Reeling in the years top a rock `n' roll soundtrack

HOW many times can some people cite Astral Weeks and Blonde on Blonde as pivotal musical influences in their youth? Yes, and …

HOW many times can some people cite Astral Weeks and Blonde on Blonde as pivotal musical influences in their youth? Yes, and how many times can they say that Songs of Love and Hale and Sgt Pepper's were spinning around the Dansette as life's rich tapestry unfolded? The answer, my friend, is lying within the pages of this compendium of musical reminiscences by Irish and Irish-related personages.

The demographics of the contributors reflect the fact that the children of the Sixties were the first to experience the cultural impact of popular music - it would be difficult to state a case for Glen, Miller's effect on the Zeitgeist - and as such there's many a statement of the "when I first heard Elvis/The Beatles/Dylan, my life was never the same again" variety.

The editor's original idea was, that the contributors, who ranged from Rhonda Paisley to Nell McCafferty and B.R Fallon to Danny Morrison, would submit a list of albums that most influenced them and provided the soundtrack to their lives. Thankfully, a lot of the contributors ignored this stricture and opted for free-flowing, rambling narratives that, at their best, enlighten and entertain.

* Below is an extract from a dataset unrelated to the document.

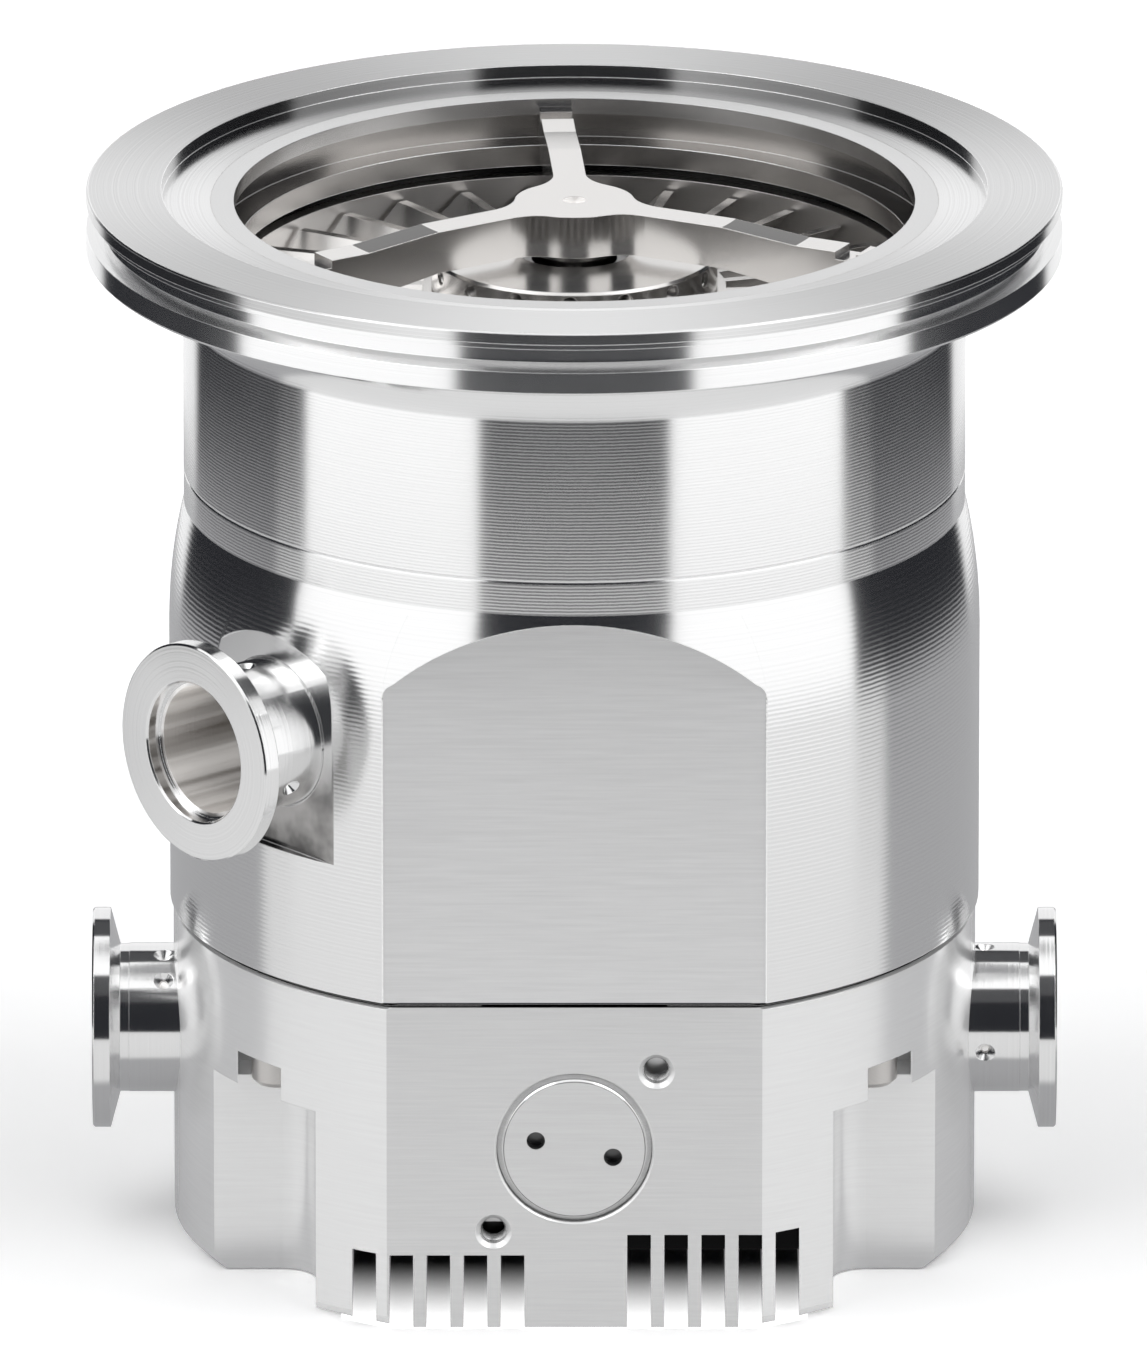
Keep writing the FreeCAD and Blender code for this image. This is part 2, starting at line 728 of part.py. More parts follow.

In the preface, one of the editors uses the quote "writing about music is like dancing about architecture" (wrongly attributed to David Bowie here; it was said by Elvis Costello), and indeed the best writing is done by those who ignore tortuous analyses of four/ four beats and middle eights and instead use a piece of music to merely indicate a specific date when something far more interesting was happening in their lives.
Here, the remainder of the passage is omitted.